Ditinggal di rumah sendiri aja, semua pintu yang aksesnya ke halaman depan rumah langsung saya buka. Bodo amat nyamuk masuk, yang penting kalau ada hantu ato minimal suara-suara mencurigakan saya bisa langsung kabur ke halaman, kalau perlu teriak minta tolong.

Waktu itu tahun 2000, usia saya 16 tahun.

“Kamu di rumah aja ya. Jangan kemana-mana. Pintu tutup semua, dikunci. Nanti ada maling. Mama sama papa keluar sebentar, adek dibawa,” ucap mama saya.

Saya jawab sekenanya “hmmm”.

Selama dirumah sendiri, saya cuma nonton tv aja. Kebetulan om saya belum pulang dari kuliah, padahal sudah jam 19.30. Lama-lama bosan juga cuma duduk nonton tv ga ada teman. Akhirnya saya coba untuk telepon teman saya (pakai pesawat telepon rumah).

Saat saya mengubah posisi duduk supaya lebih enak pegang horn telepon, tiba-tiba saya lihat ada sosok bapak-bapak mungkin usianya kurang lebih 40th, menggunakan jubah putih. Dia berjalan di dalam kamar saya dari arah dinding menuju jendela depan kamar.

Wajahnya tersenyum walaupun tidak melihat ke arah saya. Ngga hanya sekali tapi dia jalan balik lagi dan hilang di dinding itu.

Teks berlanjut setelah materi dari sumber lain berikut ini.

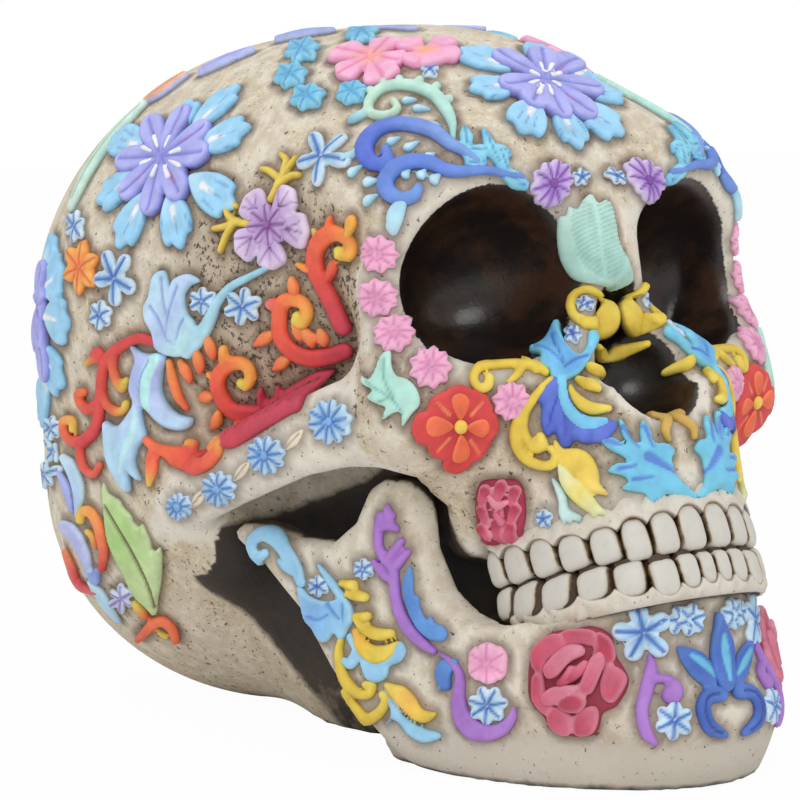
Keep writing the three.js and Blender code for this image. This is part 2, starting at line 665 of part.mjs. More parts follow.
// Each ornament of the right-hand side: its colour, the casting it lies on, its bearing from a named
// centre, and its shapes. Headings are clockwise from upright, then come steps of a length and a bend.
const sideOrnaments = {
  temple_blossom: { color: lilac, on: skullField, centre: brainCentre, yaw: 87.5, lift: 30.5, flowers: [blossom] },
  rear_blossom: { color: lilac, on: skullField, centre: brainCentre, yaw: 121, lift: -1, flowers: [smallBlossom] },
  mauve_flower: {
    color: mauve, on: skullField, centre: brainCentre, yaw: 53, lift: 14.5,
    flowers: [{ petals: 5, radius: 8.2, waistShare: 0.66 }],
  },
  red_scroll: {
    color: coral, on: skullField, centre: brainCentre, yaw: 42, lift: 4,
    tendrils: [{
      start: [4, -11], heading: -30, steps: [[7, 0], [7, 10], [5, 20], ...curl(3.6)],
      wide: 4.4, widthShares: scrollShares,
    }],
  },
  orange_scroll: {
    color: coral, on: skullField, centre: brainCentre, yaw: 47, lift: -5.5,
    tendrils: [{
      start: [11, -5], heading: -95, steps: [[7, 5], [6, 25], [5, 35], ...curl(3.4)],
      wide: 4.2, widthShares: scrollShares,
    }],
  },
  coral_scroll: {
    color: coral, on: skullField, centre: brainCentre, yaw: 60, lift: -14.5,
    tendrils: [{
      start: [6, -3], heading: -95, steps: [[6, -5], [6, 20], [4.5, 45], ...curl(3.2)],
      wide: 4.2, widthShares: scrollShares,
    }],
  },
  red_branch: {
    color: scarlet, on: skullField, centre: brainCentre, yaw: 98, lift: -18,
    tendrils: [{
      start: [-9, -13], heading: 35, steps: [[8, 0], [7, -25], [7, 0], [7, 35], [6, 15]],
      wide: 3, widthShares: [0.5, 0.9, 1, 0.9, 0.5],
    }],
  },
  pale_tulip: {
    color: sky, on: skullField, centre: brainCentre, yaw: 76, lift: -3,
    tendrils: [
      {
        start: [3, -9], heading: -12, steps: [[5, 0], [5, 0], [5, 4], [4, 4]],
        wide: 13, widthShares: petalShares, high: 2,
      },
      {
        start: [2, -8], heading: 75, steps: [[6, -15], [6, -25], [6, 0], [6, 20]],
        wide: 2.6, widthShares: [1, 0.9, 0.8, 0.6],
      },
    ],
  },
  pale_leaf: {
    color: sky, on: skullField, centre: brainCentre, yaw: 90.5, lift: -20,
    tendrils: [
      {
        start: [-2, 13], heading: 175, steps: [[6, 0], [6, 5], [5, -15], [4, -15]],
        wide: 9, widthShares: leafShares, high: 2,
      },
      {
        start: [-2, -2], heading: 195, steps: [[5, 0], [5, -10], [5, 0]],
        wide: 7, widthShares: [0.8, 1, 0.8, 0.2], high: 2,
      },
    ],
  },
  mint_scroll: {
    color: mint, on: skullField, centre: brainCentre, yaw: 25.5, lift: 32,
    tendrils: [{
      start: [7, -7], heading: -15,
      steps: [[6, -5], [6, -30], [5, -30], [5, -35], [3.5, -45], [3.5, -60], [3, -70]],
      wide: 3.6, widthShares: scrollShares,
    }],
  },
  brow_scroll: {
    color: ink, on: skullField, centre: brainCentre, yaw: 28, lift: 25,
    tendrils: [{
      start: [11, -7], heading: -40,
      steps: [[6, 0], [6, -20], [5, -25], [4.5, -35], [3.5, -50], [3.5, -60], [3, -60]],
      wide: 3.6, widthShares: scrollShares,
    }],
  },
  brow_daisy: {
    color: mauve, on: skullField, centre: brainCentre, yaw: 8.5, lift: 18.5,
    flowers: [{ petals: 8, radius: 4.6, waistShare: 0.68, high: 1.8 }],
  },
  pink_flower: {
    color: pink, on: skullField, centre: brainCentre, yaw: 33, lift: 47,
    flowers: [{ petals: 5, radius: 9.5, waistShare: 0.6, high: 2.2 }],
  },
  mint_leaf: {
    color: mint, on: skullField, centre: faceCentre, yaw: 61, lift: 12,
    tendrils: [{
      start: [-5, 5], heading: 135, steps: [[4, 0], [4, 5], [5, 5]],
      wide: 8.5, widthShares: leafShares,
    }],
  },
  red_flower: {
    color: scarlet, on: skullField, centre: faceCentre, yaw: 48, lift: 5.5,
    flowers: [{ petals: 8, radius: 9.6, waistShare: 0.78, high: 2.4 }],
  },
  face_lily: {
    color: ink, on: skullField, centre: faceCentre, yaw: 23, lift: 13,
    tendrils: [{
      start: [-1, 11], heading: 180, steps: [[6, 0], [6, 5], [6, -5], [5, 0]],
      wide: 8.6, widthShares: [0.35, 1, 0.6, 0.9, 0.9, 0.2],
    }],
  },
  cyan_leaf: {
    color: cyan, on: skullField, centre: faceCentre, yaw: 9.5, lift: -2,
    tendrils: [{
      start: [-8, 8], heading: 125, steps: [[5, 0], [5, 5], [5, 0], [5, 5]],
      wide: 13, widthShares: leafShares,
    }],
  },
  rosebud: {
    color: roseRed, on: skullField, centre: faceCentre, yaw: 37, lift: -12.5,
    flowers: [{ petals: 5, radius: 5, waistShare: 0.84 }],
  },
  arch_flower: {
    color: sky, on: skullField, centre: faceCentre, yaw: 76, lift: 4.5,
    flowers: [{ petals: 7, radius: 5, waistShare: 0.68, high: 1.7 }],
  },
  green_leaf: {
    color: leafGreen, on: skullField, centre: brainCentre, yaw: 96, lift: -45,
    tendrils: [{
      start: [-3, 11], heading: 165, steps: [[5.5, 0], [5.5, 0], [5.5, 0], [5.5, -5]],
      wide: 9, widthShares: leafShares,
    }],
  },
  jaw_vine: {
    color: violet, on: jawField, centre: jawCentre, yaw: 84, lift: 23,
    tendrils: [{
      start: [4, -12], heading: -35, steps: [[6, 0], [6, 10], [6, 20], [6, 15], [5, 0]],
      wide: 3.6, widthShares: [0.5, 0.9, 1, 0.8, 0.5],
    }],
  },
  jaw_leaf: {
    color: sky, on: jawField, centre: jawCentre, yaw: 104, lift: 12,
    tendrils: [{
      start: [-2, 12], heading: 170, steps: [[5, 0], [5, 0], [5, -5], [5, -10]],
      wide: 9, widthShares: [0.2, 0.7, 1, 0.9, 0.3],
    }],
  },
  jaw_crescent: {
    color: violet, on: jawField, centre: jawCentre, yaw: 58, lift: -3,
    tendrils: [{
      start: [-7, 9], heading: 160, steps: [[5, 0], [5, 15], [5, -25], [5, -45], [5, -35], [4, -20]],
      wide: 4, widthShares: [0.2, 0.8, 1, 1, 0.7, 0.15],
    }],
  },
  jaw_rose: {
    color: roseRed, on: jawField, centre: jawCentre, yaw: 31, lift: 3,
    flowers: [{ petals: 7, radius: 10.8, waistShare: 0.88, high: 3 }],
  },
  jaw_flower: {
    color: sky, on: jawField, centre: jawCentre, yaw: 15, lift: 11.5,
    flowers: [{ petals: 5, radius: 4.6, waistShare: 0.6, high: 1.7 }],
  },
};

// Ornaments on the middle line, which mirror onto themselves.
const middleOrnaments = {
  crown_blossom: { color: lilac, on: skullField, centre: brainCentre, yaw: 0, lift: 36, flowers: [blossom] },
  bridge_leaf: {
    color: mint, on: skullField, centre: brainCentre, yaw: 0, lift: 9,
    tendrils: [{
      start: [0, 7], heading: 180, steps: [[5, 0], [5, 0], [4, 0]],
      wide: 11, widthShares: [0.3, 0.9, 1, 0.75, 0.1],
    }],
  },
  chin_lily: {
    color: ink, on: jawField, centre: jawCentre, yaw: 0, lift: 2,
    tendrils: [
      {
        start: [0, 12], heading: 180, steps: [[6, 0], [6, 0], [6, 0], [5, 0]],
        wide: 7, widthShares: [0.15, 0.8, 1, 0.9, 0.3],
      },
      { start: [-8, 6], heading: 135, steps: [[5, 0], [5, 0]], wide: 5, widthShares: [0.1, 1, 0.6] },
      { start: [8, 6], heading: -135, steps: [[5, 0], [5, 0]], wide: 5, widthShares: [0.1, 1, 0.6] },
    ],
  },
};

const gumTip = { at: [0, upperGum.reach, upperGum.frontLow], thick: 0 };
const skullReach = reachOf([
  vault, forehead, occiput, browMass, plinth, maxilla, cheek, throat, noseBridge, gumTip,
  ...mastoid, ...brow, ...cheekPost, ...socketFloor, ...arch,
]);
const jawReach = reachOf([
  { at: toSkull(chin.at), radii: chin.radii },
  { at: toSkull([0, -Math.max(jawFront.base, jawFront.top), 0]), thick: 0 },
  { at: toSkull([Math.max(jawSide.base, jawSide.top), 0, 0]), thick: 0 },
  ...ramus.map(([f, z]) => ({ at: [ramusX.rear, f, z], thick: ramusThick })),
]);
const hollowReach = reachOf([innerVault, innerOcciput]);
const underTable = -linesUnderTable * sideStep;

const skullSides = gridLines(
  -gridReach.side, [-gridReach.nose, sideStep], [gridReach.nose, faceStep], [gridReach.side, sideStep]
);
const skullLength = gridLines(-gridReach.front, [-gridReach.cheek, faceStep], [0, sideStep], [gridReach.back, backStep]);
const skullHeight = gridLines(-sideStep, [0, sideStep], [gridReach.brow, faceStep], [gridReach.top, backStep]);
const skullGrid = [
  cover(skullSides, -skullReach.max.x, skullReach.max.x),
  cover(skullLength, skullReach.min.y, skullReach.max.y),
  cover(skullHeight, underTable, skullReach.max.z),
];
const jawSides = gridLines(-gridReach.side, [gridReach.side, jawStep]);
const jawLength = gridLines(-gridReach.front, [gridReach.jawBack, jawStep]);
const jawHeight = gridLines(-sideStep, [0, sideStep], [gridReach.jawTop, jawStep]);
const jawGrid = [
  cover(jawSides, -jawReach.max.x, jawReach.max.x),
  cover(jawLength, jawReach.min.y, jawReach.max.y),
  cover(jawHeight, underTable, jawReach.max.z),
];
const hollowSides = gridLines(-gridReach.side, [gridReach.side, hollowStep]);
const hollowLength = gridLines(-gridReach.back, [gridReach.back, hollowStep]);
const hollowHeight = gridLines(-sideStep, [gridReach.top, hollowStep]);
const hollowGrid = [
  cover(hollowSides, -hollowReach.max.x, hollowReach.max.x),
  cover(hollowLength, hollowReach.min.y, hollowReach.max.y),
  cover(hollowHeight, hollowReach.min.z, hollowReach.max.z),
];

function pourHoleSolid() {
  const circle = (z) =>
    Array.from({ length: pourHole.sides }, (_, i) => {
      const a = (2 * Math.PI * i) / pourHole.sides;
      const [x, y] = pourHole.at;
      return new THREE.Vector3(x + pourHole.radius * Math.cos(a), y + pourHole.radius * Math.sin(a), z);
    });
  return solidOf(skin([circle(-pourHole.below), circle(pourHole.depth)]));
}

function skullCasting() {
  const shell = solidOf(surfaceOf(skullField, skullGrid));
  return shell.subtract(solidOf(surfaceOf(hollowField, hollowGrid))).subtract(pourHoleSolid());
}

// The castings grown by the fitting gap, which the undersides of the ornaments are cut to.
const beds = new Map([
  [skullField, solidOf(surfaceOf((p) => Math.max(skullField(p) - bedGap, -p[2]), skullGrid))],
  [jawField, solidOf(surfaceOf((p) => Math.max(jawField(p) - bedGap, -p[2]), jawGrid))],
]);

function ornamentSolid(ornament) {
  const frame = seat(ornament.on, ornament);
  const flowers = (ornament.flowers ?? []).map((shape) => flower(frame, shape));
  const tendrils = (ornament.tendrils ?? []).map((shape) => tendril(frame, shape));
  return Manifold.union([...flowers, ...tendrils]).subtract(beds.get(ornament.on));
}

function mirrorGeometry(geometry) {
  const copy = geometry.clone();
  const at = copy.getAttribute("position");
  for (let v = 0; v < at.count; v++) at.setX(v, -at.getX(v));
  copy.setIndex(Array.from(copy.index.array).reverse());
  copy.computeVertexNormals();
  return copy;
}

const part = new THREE.Group();

function add(name, geometry, color, roughness) {
  const material = new THREE.MeshStandardMaterial({ color, roughness, metalness: 0 });
  const mesh = new THREE.Mesh(geometry, material);
  mesh.name = name;
  part.add(mesh);
}

add("skull_casting", geometryOf(skullCasting()), bone, stoneRough);
add("jaw_casting", geometryOf(solidOf(surfaceOf(jawField, jawGrid))), bone, stoneRough);
add("upper_teeth", geometryOf(toothRow(upperTeeth, 1)), ivory, toothRough);
add("lower_teeth", geometryOf(toothRow(lowerTeeth, -1)), ivory, toothRough);
for (const [name, ornament] of Object.entries(middleOrnaments)) {
  add(name, geometryOf(ornamentSolid(ornament)), ornament.color, paintRough);
}
for (const [name, ornament] of Object.entries(sideOrnaments)) {
  const right = geometryOf(ornamentSolid(ornament));
  add(`right_${name}`, right, ornament.color, paintRough);
  add(`left_${name}`, mirrorGeometry(right), ornament.color, paintRough);
}

// The origin is the middle of the footprint, on the table.
const box = new THREE.Box3().setFromObject(part);
const middle = box.getCenter(new THREE.Vector3());
for (const mesh of part.children) mesh.geometry.translate(-middle.x, -middle.y, -box.min.z);

export default part;
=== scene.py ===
# A painted skull ornament in the style of the day of the dead, dressed for its portrait. Metres
# outside, millimetres inside the sculpting functions. The face looks along -Y, its own left is +X.
import math
import bmesh
import bpy
import numpy as np
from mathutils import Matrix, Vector
from mathutils.bvhtree import BVHTree


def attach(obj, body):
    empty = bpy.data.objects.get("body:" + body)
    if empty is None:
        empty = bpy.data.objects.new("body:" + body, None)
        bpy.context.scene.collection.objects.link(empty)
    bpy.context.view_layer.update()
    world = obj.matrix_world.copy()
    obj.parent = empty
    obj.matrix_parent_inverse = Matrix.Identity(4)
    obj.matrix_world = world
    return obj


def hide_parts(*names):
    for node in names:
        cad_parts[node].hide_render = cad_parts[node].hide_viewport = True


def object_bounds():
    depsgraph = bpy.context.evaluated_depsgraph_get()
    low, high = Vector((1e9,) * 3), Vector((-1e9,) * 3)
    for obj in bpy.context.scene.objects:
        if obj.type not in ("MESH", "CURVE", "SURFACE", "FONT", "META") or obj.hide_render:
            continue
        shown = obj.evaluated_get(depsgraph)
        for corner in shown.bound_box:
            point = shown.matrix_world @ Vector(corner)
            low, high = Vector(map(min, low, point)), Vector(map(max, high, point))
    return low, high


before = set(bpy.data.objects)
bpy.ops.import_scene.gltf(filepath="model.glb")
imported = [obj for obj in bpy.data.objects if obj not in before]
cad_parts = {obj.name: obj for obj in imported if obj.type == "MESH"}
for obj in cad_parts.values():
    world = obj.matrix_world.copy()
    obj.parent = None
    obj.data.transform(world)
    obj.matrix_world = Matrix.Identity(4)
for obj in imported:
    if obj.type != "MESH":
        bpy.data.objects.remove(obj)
cadBox = [list(corner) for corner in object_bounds()]
print("frame loaded, with", len(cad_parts), "cast pieces")


# Camera.
view = {"azimuth": -38.0, "elevation": 6.0, "distance": 830.0, "focus": 3740.0, "centre": (409.0, 430.0),
        "aim": (0.0, 3.115, 63.96), "frame": 800, "sensor": 36.0, "clip": (0.05, 20)}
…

Darah saya rasanya naik ke kepala. Seluruh badan rasanya panas. Deg-degan. Mau teriak rasanya bibir kaku, mau jalan ke teras depan rumah tapi pantat rasanya nempel di kursi. Akhirnya saya cuma bisa duduk sambil menikmati rasa takut yang ngga biasa.

Setelah diri saya mulai tenang, saya berpikir kok wajahnya ngga asing bagi saya… Ya, wajahnya mirip “Pakdhe Suni”. Beliau tetangga saya. Rumah kami hanya beda 1 blok saja.

Dua minggu kemudian kami sekeluarga pindah ke rumah baru meninggalkan rumah lama tersebut. Walaupun sudah pindah rumah, tetapi kami terutama saya dan mama masih sering main ke rumah tetangga-tetangga kami yang lama.

Satu bulan setelah kepindahan kami, ada kabar duka datang dari tetangga lama kami. Ya, kami mendapat kabar bahwa Pakdhe Suni meninggal dunia. Kami pun langsung datang melayat ke rumah duka. Setelah melayat, saya dan mama mampir ke rumah tetangga lama yang letaknya berada persis di depan rumah duka.

“Fit, kapan hari itu aku lewat depan rumahmu. Lampunya pada mati. Tapi anehnya aku bisa lihat ada orang duduk di dalam rumahmu, pake jubah putih. Sssttt…wajahnya mirip Pakdhe Suni,” cerita Mbak Nuzul kepada saya.

Saya cuma diam. “Kok sama dengan saya apa yang dialaminya, dua minggu sebelum saya dan keluarga pindah rumah?” Gumam saya dalam hati.

Mungkinkah Pakdhe Suni saat saya lihat di kamar saya dan menghilang di dinding sudah menjadi mayat? Seperti kata orang bahwa empat puluh hari atau lebih sebelum orang meninggal, dia sebenarnya sudah menjadi mayat.

Atau memang Pakdhe Suni ingin berpamitan dengan kami, para tetangganya?

*Sejak peristiwa “pertemuan” itu, akhirnya membuat saya lebih peka dengan perasaan ini.